So, again, we have some data that we are looking at, but are not sure how to make the
decision if things are the same or not. And, just by examining means we cannot just look at the
data we have and tell anything about how the variables are distributed.

But, have no fear, statistics comes to our rescue! Examining distributions, or shapes, or
counts per group (all ways of describing the same data) is done using a version of the Chi Square
test; and, after setting up the data Excel does the work for us.

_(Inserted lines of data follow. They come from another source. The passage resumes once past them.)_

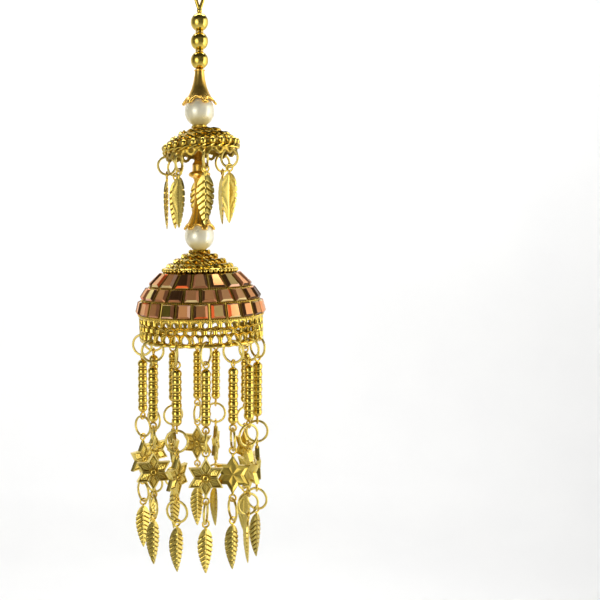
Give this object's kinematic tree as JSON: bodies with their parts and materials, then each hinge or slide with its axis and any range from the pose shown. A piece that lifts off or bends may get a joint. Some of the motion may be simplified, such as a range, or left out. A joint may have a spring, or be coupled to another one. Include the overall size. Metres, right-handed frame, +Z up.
{
  "type": "kalire bridal ornament",
  "caption": "Folk bridal ornament: a strung stem of beads and pearls, a small dome with leaf charms, and a mirrored dome with a pierced rim and hanging star and leaf strands.",
  "frame": {"origin": "where the ornament hangs: the top of the inside of its teardrop wire loop", "axes": "+Z up along the hanging wire, the front faces -Y, +X to the viewer's right"},
  "size_m": [0.0461, 0.0487, 0.1958],
  "materials": {
    "gold": "polished gold plating",
    "pearl": "pearl lustre",
    "mirror": "rose-copper mirrored glass, bevelled"
  },
  "bodies": {
    "root": {"hanging_wire": "gold", "gold_bead_1": "gold", "gold_bead_2": "gold", "gold_bead_3": "gold", "spacer_1": "gold", "spacer_2": "gold", "trumpet_cap_1": "gold", "trumpet_cap_2": "gold", "pearl_1": "pearl", "pearl_2": "pearl", "pearl_cup": "gold", "small_dome": "gold", "stem_tube": "gold", "leaf_drop_1": "gold", "leaf_drop_2": "gold", "leaf_drop_3": "gold", "leaf_drop_4": "gold", "leaf_drop_5": "gold", "leaf_drop_6": "gold", "leaf_drop_7": "gold", "dome_cap": "gold", "dome_shell": "gold", "mirror_row_1": "mirror", "mirror_row_2": "mirror", "mirror_row_3": "mirror", "gallery": "gold", "strand_01": "gold", "strand_02": "gold", "strand_03": "gold", "strand_04": "gold", "strand_05": "gold", "strand_06": "gold", "strand_07": "gold", "strand_08": "gold", "strand_09": "gold", "strand_10": "gold", "strand_11": "gold", "strand_12": "gold"}
  },
  "joints": []
}
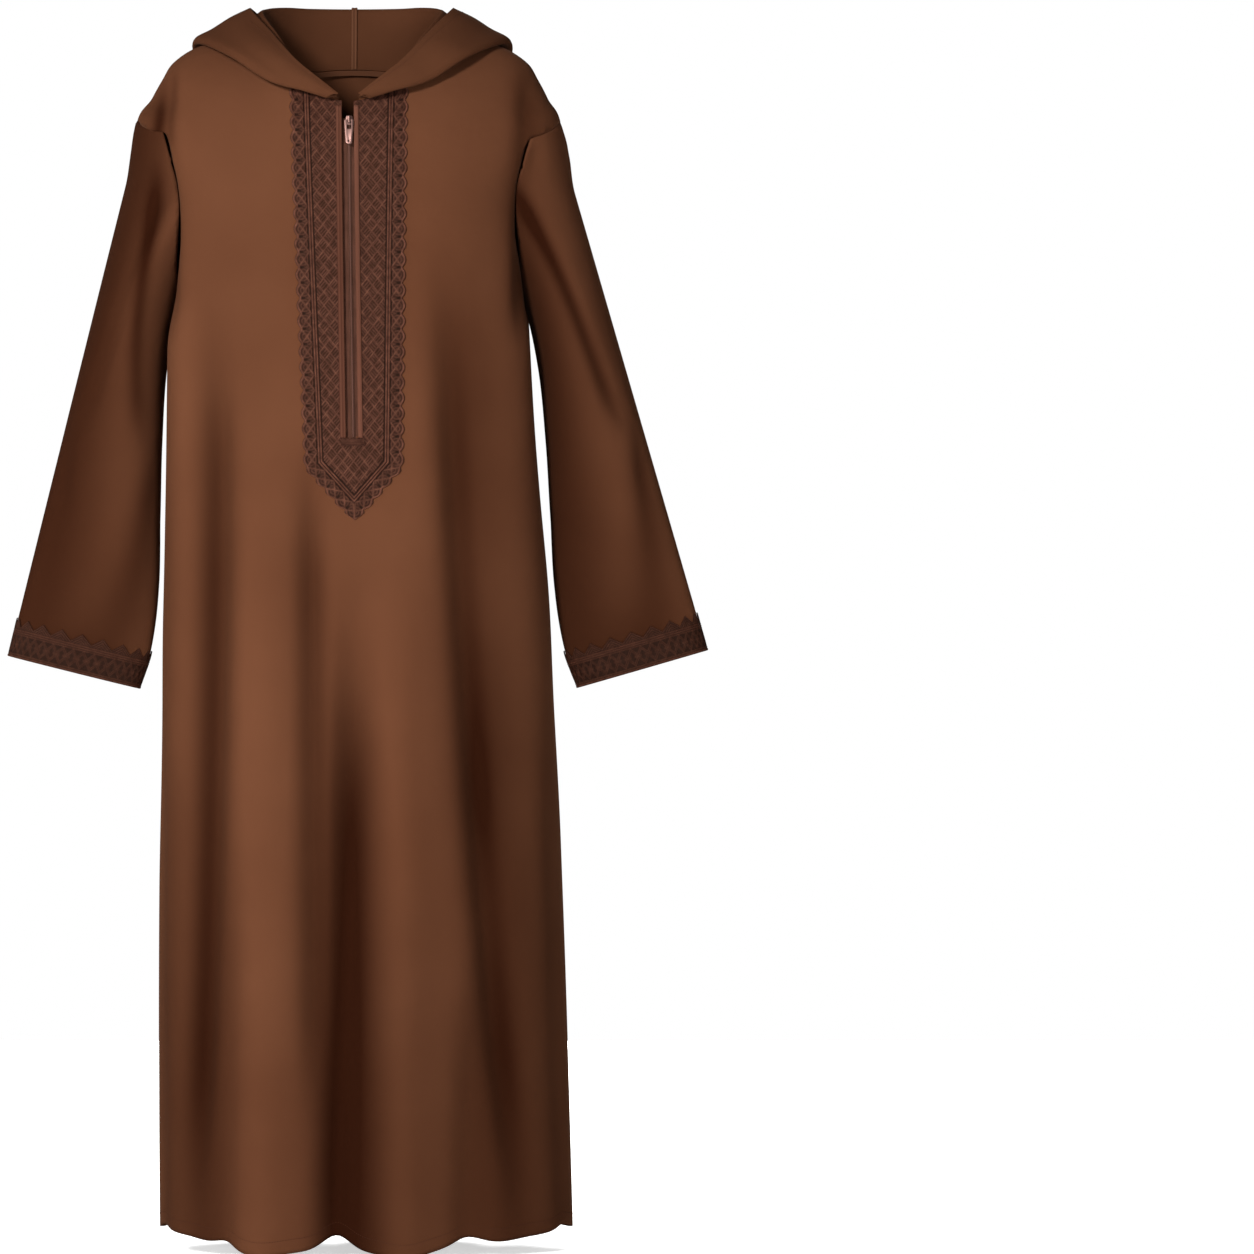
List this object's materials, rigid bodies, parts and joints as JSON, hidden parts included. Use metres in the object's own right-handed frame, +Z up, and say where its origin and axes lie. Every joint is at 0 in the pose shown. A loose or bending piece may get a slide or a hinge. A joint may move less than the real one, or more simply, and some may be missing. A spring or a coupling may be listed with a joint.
{
  "type": "hooded abaya",
  "caption": "Long hooded robe with a zipped embroidered placket, straight long sleeves and embroidered cuff bands, filled out as if worn with the hood down.",
  "frame": {"origin": "middle of the neck opening, level with the shoulders, where the garment is carried by whoever wears it", "axes": "+Z up, along the garment's length; -Y is the front; +X is the wearer's left"},
  "size_m": [0.8203, 0.3225, 1.4575],
  "materials": {
    "crepe": "brown crepe with a soft sheen",
    "embroidery": "dense tone-on-tone thread",
    "zip_cloth": "woven tape",
    "zip_teeth": "satin coil",
    "metal": "polished rose copper"
  },
  "bodies": {
    "garment": {"front_panel": "crepe", "back_panel": "crepe", "sleeve_left": "crepe", "sleeve_right": "crepe", "cuff_trim_left": "embroidery", "cuff_trim_right": "embroidery", "hood_left": "crepe", "hood_right": "crepe", "hood_seam_tape": "crepe", "neck_tape": "crepe", "placket_trim": "embroidery", "zip_welt_right": "crepe", "zip_welt_left": "crepe", "zip_tape": "zip_cloth", "zip_coil": "zip_teeth", "zip_stop": "embroidery", "zip_slider": "metal"},
    "zip_pull": {"zip_pull": "metal"}
  },
  "joints": [
    {"name": "zip_pull_hinge", "type": "hinge", "parent": "garment", "child": "zip_pull", "pos_m": [0.00084, -0.10952, -0.06609], "axis": [-1, 0, 0], "range_deg": [0, 150]}
  ]
}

In comparing distributions, and we can do this with discrete (such as the number of
employees in each grade) variables or continuous variables (such as age or years of service
which can take any value within a range if measured precisely enough) that we divide into
ranges, we simply count how many are in each group or range. For something like the
distribution of gender by grades; simply count how many males and females are in each grade,
simple even if a bit tedious. For something like compa-ratio, we first set up the range values we
are interested in (such as .80 up to but not including .90, etc.), and then count how many values
fall within each group range.

These counts are displayed in tables, such as the following on gender distribution by
grade. The first is the distribution of employees by grade level for the entire sample, and the
second is the distribution by gender. The question we ask is for both kinds of tables is basically
the same, is the difference enough to be statistically significant or meaningfully different from
our comparison standard?

A B C D E F
Overall 15 7 5 5 12 6

A B C D E F
Male 3 3 3 2 10 4
Female 12 4 2 3 2 2

The answer to the question of whether the distributions are different enough, when using
the Chi Square test, depends with the group we are comparing the distribution with. When we
are dealing with a single row table, we need to decide what our comparison group or distribution
is. For example, we could decide to compare the existing distribution or shape against a claim
that the employees are spread out equally across the 6 grades with 50/6 = 8.33 employees in each
grade. Or we could decide to compare the existing distribution against a pyramid shape – a more
typical organization hierarchy, with the most employees at the lower grades (A and B) and fewer
at the top; for example, 17, 10, 8, 7, 5, 3. The expected frequency per cell does not need to be a
whole number. What is important is having some justification for the comparison distribution
we use.

When we have multi-row tables, such as the second example with 2 rows, the comparison
group is known or considered to be basically the average of the existing counts. We will get into
exactly how to set this up in the next lecture. In either case the comparison (or “expected”)
distribution needs to have the row and column total sums to be the same as the original or actual
counts.

The hypothesis claims for either chi square test are basically the same:

Ho: Variable counts are distributed as expected (a claim of no difference)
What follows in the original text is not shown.